Find the lines with "lifts" in them and copy them out.

┄┄┄┄┄┄┄┄┄┄

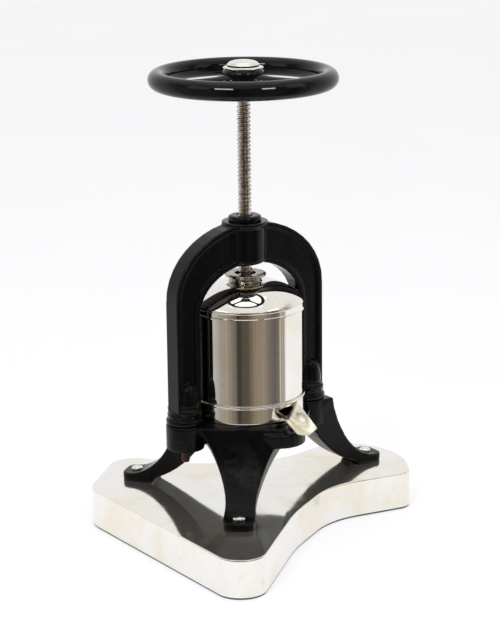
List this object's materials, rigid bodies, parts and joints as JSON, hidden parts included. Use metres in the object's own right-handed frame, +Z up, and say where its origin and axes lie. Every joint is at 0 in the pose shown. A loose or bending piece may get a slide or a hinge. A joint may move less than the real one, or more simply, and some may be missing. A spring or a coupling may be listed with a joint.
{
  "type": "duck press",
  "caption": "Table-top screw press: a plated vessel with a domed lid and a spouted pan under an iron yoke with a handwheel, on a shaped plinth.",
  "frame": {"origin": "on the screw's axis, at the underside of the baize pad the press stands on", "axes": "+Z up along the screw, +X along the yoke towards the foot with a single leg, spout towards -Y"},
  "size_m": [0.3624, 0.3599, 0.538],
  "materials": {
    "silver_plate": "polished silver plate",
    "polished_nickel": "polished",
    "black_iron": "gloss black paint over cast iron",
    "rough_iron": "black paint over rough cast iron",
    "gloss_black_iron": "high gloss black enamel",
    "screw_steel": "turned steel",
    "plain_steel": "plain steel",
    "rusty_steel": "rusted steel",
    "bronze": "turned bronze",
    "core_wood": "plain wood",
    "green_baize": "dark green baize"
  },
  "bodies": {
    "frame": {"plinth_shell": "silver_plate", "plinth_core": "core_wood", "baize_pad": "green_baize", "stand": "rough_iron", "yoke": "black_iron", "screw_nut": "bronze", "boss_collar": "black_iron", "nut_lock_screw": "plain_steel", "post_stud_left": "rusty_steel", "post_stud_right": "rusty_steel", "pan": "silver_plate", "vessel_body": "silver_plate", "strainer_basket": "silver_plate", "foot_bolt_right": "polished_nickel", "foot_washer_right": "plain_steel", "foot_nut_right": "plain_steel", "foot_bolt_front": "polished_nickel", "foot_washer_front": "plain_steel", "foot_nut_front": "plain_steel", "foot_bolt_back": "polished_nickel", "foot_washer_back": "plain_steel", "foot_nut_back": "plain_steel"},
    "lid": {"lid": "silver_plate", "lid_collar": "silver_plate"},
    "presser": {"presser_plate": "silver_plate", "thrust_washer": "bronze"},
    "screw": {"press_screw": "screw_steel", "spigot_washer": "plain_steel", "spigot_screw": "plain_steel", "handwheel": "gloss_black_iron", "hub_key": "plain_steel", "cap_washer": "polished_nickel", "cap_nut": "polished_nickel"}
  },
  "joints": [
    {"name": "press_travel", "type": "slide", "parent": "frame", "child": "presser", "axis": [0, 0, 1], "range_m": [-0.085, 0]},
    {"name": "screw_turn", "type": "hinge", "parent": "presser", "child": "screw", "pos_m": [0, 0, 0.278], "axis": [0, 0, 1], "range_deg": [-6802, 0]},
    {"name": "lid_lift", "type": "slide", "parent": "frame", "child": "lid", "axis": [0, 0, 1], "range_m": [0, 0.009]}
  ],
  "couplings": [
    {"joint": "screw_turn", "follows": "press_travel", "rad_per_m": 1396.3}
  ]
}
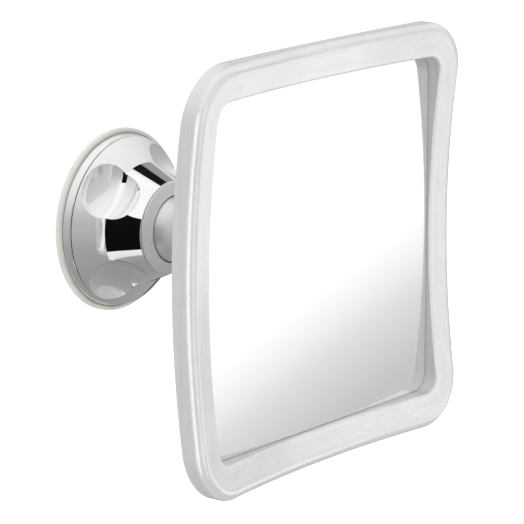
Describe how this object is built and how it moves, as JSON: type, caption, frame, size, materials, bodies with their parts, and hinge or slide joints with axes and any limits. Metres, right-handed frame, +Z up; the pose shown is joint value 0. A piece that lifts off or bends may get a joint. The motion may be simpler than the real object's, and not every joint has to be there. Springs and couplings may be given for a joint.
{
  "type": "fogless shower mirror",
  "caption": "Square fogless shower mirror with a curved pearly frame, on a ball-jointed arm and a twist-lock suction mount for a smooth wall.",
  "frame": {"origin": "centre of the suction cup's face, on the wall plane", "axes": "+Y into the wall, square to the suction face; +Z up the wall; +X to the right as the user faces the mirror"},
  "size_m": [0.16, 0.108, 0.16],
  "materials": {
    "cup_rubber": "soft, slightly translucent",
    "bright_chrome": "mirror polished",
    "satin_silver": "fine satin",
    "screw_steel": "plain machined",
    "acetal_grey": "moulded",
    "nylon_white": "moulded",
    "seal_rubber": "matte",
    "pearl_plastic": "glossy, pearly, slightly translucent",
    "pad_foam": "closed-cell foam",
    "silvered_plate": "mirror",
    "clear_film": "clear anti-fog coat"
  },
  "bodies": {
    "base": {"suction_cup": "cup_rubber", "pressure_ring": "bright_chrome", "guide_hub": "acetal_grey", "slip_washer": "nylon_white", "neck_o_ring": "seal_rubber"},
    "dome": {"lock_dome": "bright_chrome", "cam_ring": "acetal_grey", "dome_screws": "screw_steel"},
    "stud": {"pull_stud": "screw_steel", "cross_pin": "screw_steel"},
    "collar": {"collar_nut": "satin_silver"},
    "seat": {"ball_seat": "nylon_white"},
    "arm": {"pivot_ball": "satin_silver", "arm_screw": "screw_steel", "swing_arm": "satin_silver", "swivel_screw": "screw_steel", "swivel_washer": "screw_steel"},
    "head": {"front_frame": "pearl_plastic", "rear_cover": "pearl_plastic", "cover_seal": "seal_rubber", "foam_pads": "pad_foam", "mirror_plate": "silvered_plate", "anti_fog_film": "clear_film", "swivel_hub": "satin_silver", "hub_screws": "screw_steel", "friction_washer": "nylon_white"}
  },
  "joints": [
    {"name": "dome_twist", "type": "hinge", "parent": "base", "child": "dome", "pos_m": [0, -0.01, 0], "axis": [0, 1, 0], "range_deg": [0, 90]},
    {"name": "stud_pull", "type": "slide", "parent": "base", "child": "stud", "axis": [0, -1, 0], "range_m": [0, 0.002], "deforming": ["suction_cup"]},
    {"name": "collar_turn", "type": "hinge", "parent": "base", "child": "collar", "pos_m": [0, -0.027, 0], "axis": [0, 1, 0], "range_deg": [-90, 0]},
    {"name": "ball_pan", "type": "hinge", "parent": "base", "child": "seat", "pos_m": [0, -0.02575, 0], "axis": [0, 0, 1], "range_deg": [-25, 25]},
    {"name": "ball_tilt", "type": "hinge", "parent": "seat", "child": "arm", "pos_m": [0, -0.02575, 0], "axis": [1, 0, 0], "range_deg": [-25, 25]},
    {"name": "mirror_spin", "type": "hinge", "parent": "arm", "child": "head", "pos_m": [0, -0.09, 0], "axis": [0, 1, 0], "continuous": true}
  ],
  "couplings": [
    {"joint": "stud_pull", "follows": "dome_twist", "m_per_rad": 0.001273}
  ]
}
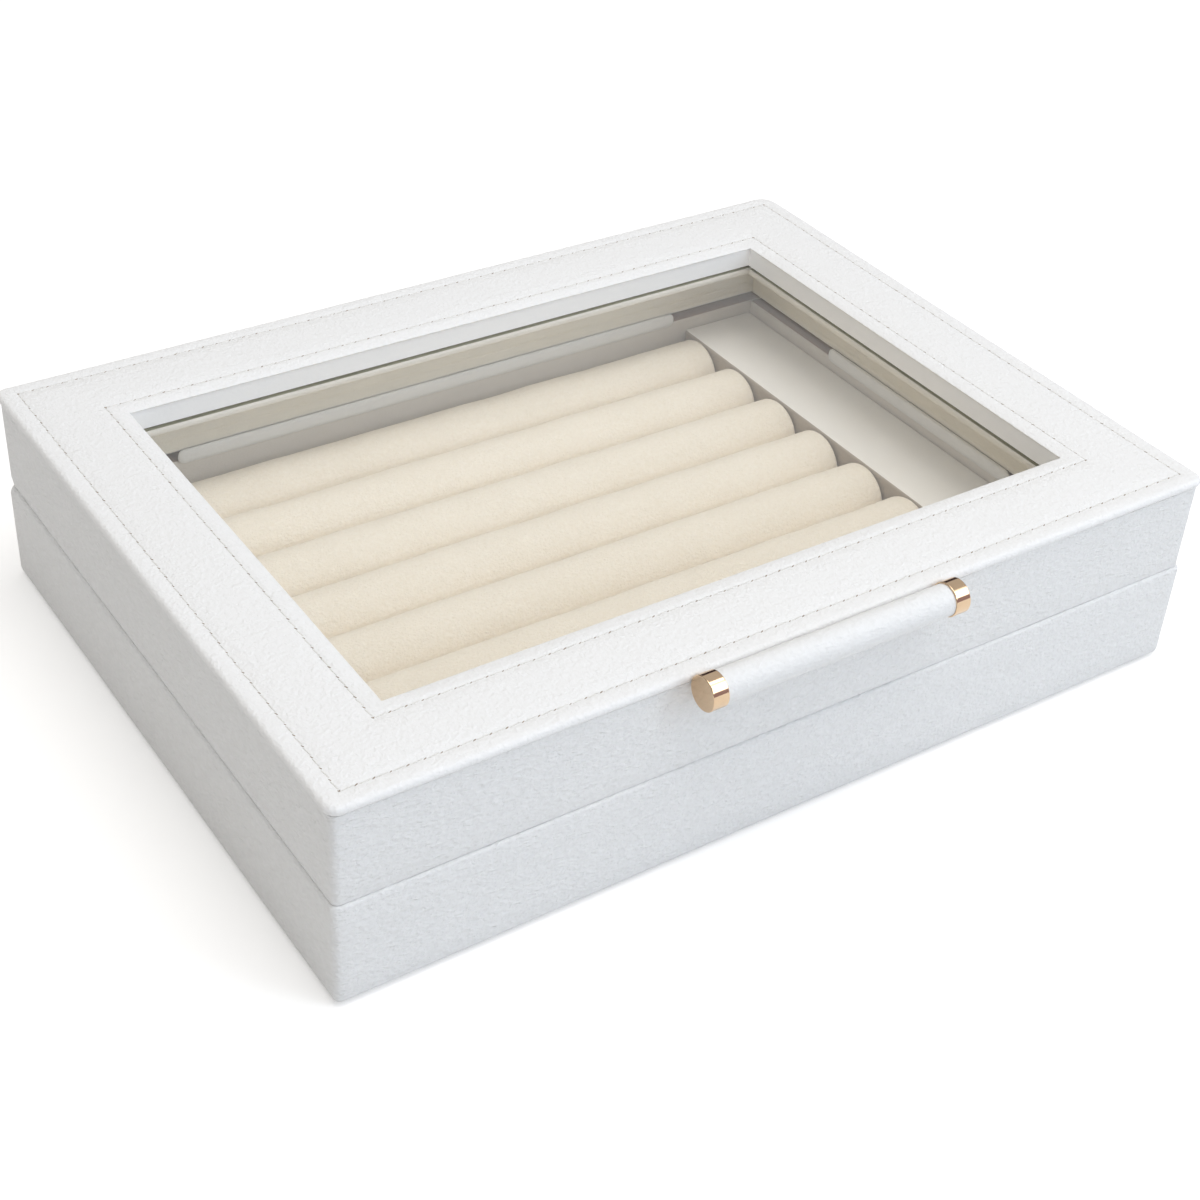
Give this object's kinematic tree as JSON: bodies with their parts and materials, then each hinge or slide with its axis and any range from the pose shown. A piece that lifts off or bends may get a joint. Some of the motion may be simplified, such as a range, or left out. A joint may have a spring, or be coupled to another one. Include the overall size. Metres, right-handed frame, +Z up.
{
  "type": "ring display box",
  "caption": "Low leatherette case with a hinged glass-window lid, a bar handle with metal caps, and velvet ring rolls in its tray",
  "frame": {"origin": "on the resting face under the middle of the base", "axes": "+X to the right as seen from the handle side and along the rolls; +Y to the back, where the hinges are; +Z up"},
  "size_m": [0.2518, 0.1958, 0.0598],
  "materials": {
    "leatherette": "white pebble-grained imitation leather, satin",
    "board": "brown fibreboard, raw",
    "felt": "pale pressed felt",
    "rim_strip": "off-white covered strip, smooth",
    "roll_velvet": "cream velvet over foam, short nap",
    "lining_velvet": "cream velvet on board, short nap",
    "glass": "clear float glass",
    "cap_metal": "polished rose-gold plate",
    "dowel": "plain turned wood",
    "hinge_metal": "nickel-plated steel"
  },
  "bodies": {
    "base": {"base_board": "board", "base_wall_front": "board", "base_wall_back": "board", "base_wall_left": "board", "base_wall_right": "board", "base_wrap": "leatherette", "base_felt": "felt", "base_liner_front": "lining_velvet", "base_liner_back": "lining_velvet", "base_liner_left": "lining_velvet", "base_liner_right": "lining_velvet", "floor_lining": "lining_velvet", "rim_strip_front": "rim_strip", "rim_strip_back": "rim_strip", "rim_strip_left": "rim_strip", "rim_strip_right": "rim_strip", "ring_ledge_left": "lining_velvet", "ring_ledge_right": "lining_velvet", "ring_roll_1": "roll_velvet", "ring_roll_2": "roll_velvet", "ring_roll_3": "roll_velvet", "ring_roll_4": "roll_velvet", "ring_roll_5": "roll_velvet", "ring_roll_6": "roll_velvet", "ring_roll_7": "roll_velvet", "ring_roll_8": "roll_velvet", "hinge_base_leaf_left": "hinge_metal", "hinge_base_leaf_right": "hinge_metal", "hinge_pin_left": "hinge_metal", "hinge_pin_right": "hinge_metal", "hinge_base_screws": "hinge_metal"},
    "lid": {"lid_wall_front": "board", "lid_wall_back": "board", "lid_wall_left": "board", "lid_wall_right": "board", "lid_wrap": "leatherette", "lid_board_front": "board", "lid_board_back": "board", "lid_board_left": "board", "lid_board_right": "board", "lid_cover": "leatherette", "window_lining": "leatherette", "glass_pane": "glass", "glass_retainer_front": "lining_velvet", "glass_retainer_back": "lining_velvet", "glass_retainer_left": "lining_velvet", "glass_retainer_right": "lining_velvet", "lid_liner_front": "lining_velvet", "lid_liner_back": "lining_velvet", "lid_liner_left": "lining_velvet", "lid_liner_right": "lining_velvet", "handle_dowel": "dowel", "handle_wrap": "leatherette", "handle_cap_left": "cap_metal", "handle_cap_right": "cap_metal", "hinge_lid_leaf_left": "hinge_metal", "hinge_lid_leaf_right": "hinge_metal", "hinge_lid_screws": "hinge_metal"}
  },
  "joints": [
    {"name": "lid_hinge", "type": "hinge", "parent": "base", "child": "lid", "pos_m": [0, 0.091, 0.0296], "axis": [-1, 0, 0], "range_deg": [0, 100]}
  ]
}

┄┄┄┄┄┄┄┄┄┄

Solution for this exercise.
Describe how this object is built and how it moves, as JSON: type, caption, frame, size, materials, bodies with their parts, and hinge or slide joints with axes and any limits. Metres, right-handed frame, +Z up; the pose shown is joint value 0. A piece that lifts off or bends may get a joint. The motion may be simpler than the real object's, and not every joint has to be there. Springs and couplings may be given for a joint.
Give this object's kinematic tree as JSON: bodies with their parts and materials, then each hinge or slide with its axis and any range from the pose shown. A piece that lifts off or bends may get a joint. Some of the motion may be simplified, such as a range, or left out. A joint may have a spring, or be coupled to another one. Include the overall size. Metres, right-handed frame, +Z up.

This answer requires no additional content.